The compromise agreement is deficient as to consequence should the Commission not be satisfied by the builders work. It does not cover that contingency explicitly. The only contingencies covered are listed at item 7 of the agreement that the agreement was conditional on the Commission making arrangements with Ms Taylor for access for Mr Russell to do the agreed work, and Mr Russell securing an agreement with Ms Taylor about use of bored piers. In the event that her consent was not obtained (though it apparently was) the Direction to Rectify was not activated, but QCAT application GAR232-11 challenging the Direction to Rectify proceeded.
I conclude that was is clear, or intended by the document is that the builder was not agreeing to perform rectification of defective work identified in the Direction to Rectify by performing the agreed work.
Accordingly regardless of the adequacy or otherwise of the agreed work, it was not open to the Commission to write to Mr Russell on 6 December 2012 informing him that the agreed work he had done pursuant to the compromise was unsatisfactory rectification work performed in compliance with the Direction to Rectify of 6 July 2011.
That decision by the Commission is reviewable by the Tribunal.[54] Application GAR003-13 is therefore concluded with my finding that the agreed work performed by Mr Russell pursuant to the compromise was not rectification work in compliance with the Direction to Rectify of 6 July 2011 and the decision of 6 December 2012 should be set aside.
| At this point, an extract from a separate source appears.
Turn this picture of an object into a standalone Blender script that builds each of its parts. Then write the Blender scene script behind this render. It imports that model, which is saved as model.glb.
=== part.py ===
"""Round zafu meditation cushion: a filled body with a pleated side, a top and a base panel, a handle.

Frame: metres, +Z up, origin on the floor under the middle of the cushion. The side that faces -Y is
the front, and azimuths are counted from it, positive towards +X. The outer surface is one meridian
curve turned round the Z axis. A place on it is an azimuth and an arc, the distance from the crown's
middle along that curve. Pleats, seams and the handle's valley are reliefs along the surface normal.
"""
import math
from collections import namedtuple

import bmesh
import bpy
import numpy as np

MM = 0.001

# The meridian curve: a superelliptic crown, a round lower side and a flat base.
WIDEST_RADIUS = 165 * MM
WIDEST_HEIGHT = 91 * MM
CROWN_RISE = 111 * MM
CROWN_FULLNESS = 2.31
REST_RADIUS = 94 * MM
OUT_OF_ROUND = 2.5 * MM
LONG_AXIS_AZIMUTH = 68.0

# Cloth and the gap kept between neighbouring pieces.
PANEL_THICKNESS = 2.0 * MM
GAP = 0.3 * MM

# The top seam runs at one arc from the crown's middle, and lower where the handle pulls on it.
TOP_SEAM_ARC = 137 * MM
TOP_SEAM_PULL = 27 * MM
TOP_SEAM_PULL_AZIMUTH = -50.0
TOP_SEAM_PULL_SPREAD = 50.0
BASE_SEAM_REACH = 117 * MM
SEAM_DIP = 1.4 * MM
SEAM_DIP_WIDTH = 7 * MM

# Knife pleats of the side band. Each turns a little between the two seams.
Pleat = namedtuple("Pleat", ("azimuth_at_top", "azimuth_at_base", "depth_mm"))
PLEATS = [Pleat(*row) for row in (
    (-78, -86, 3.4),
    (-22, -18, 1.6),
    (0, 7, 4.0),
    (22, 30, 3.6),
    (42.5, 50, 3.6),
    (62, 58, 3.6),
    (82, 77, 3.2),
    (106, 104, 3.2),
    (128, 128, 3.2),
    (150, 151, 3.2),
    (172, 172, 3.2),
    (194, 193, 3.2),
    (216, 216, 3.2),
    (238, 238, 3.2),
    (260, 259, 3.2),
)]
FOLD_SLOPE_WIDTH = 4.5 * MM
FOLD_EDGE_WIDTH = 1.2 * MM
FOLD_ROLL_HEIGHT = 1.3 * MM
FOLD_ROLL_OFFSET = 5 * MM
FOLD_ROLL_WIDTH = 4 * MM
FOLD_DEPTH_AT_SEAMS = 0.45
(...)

[54]QBCC Act s 86(1)(f). The expression used in that provision is tribunal work. When this jurisdiction was exercised by the former Queensland Building Tribunal under the Queensland Building Tribunal Act 2000 (repealed) what is now described as "tribunal work" was then described as "building work", and the use of the expression tribunal work was adopted to avoid confusion.
In consequence it is not necessary to consider the adequacy or otherwise of the work done by Mr Russell pursuant to the compromise.
Costs
Both parties have indicated they would like to make submissions as to costs, which is appropriate but should be determined on the papers.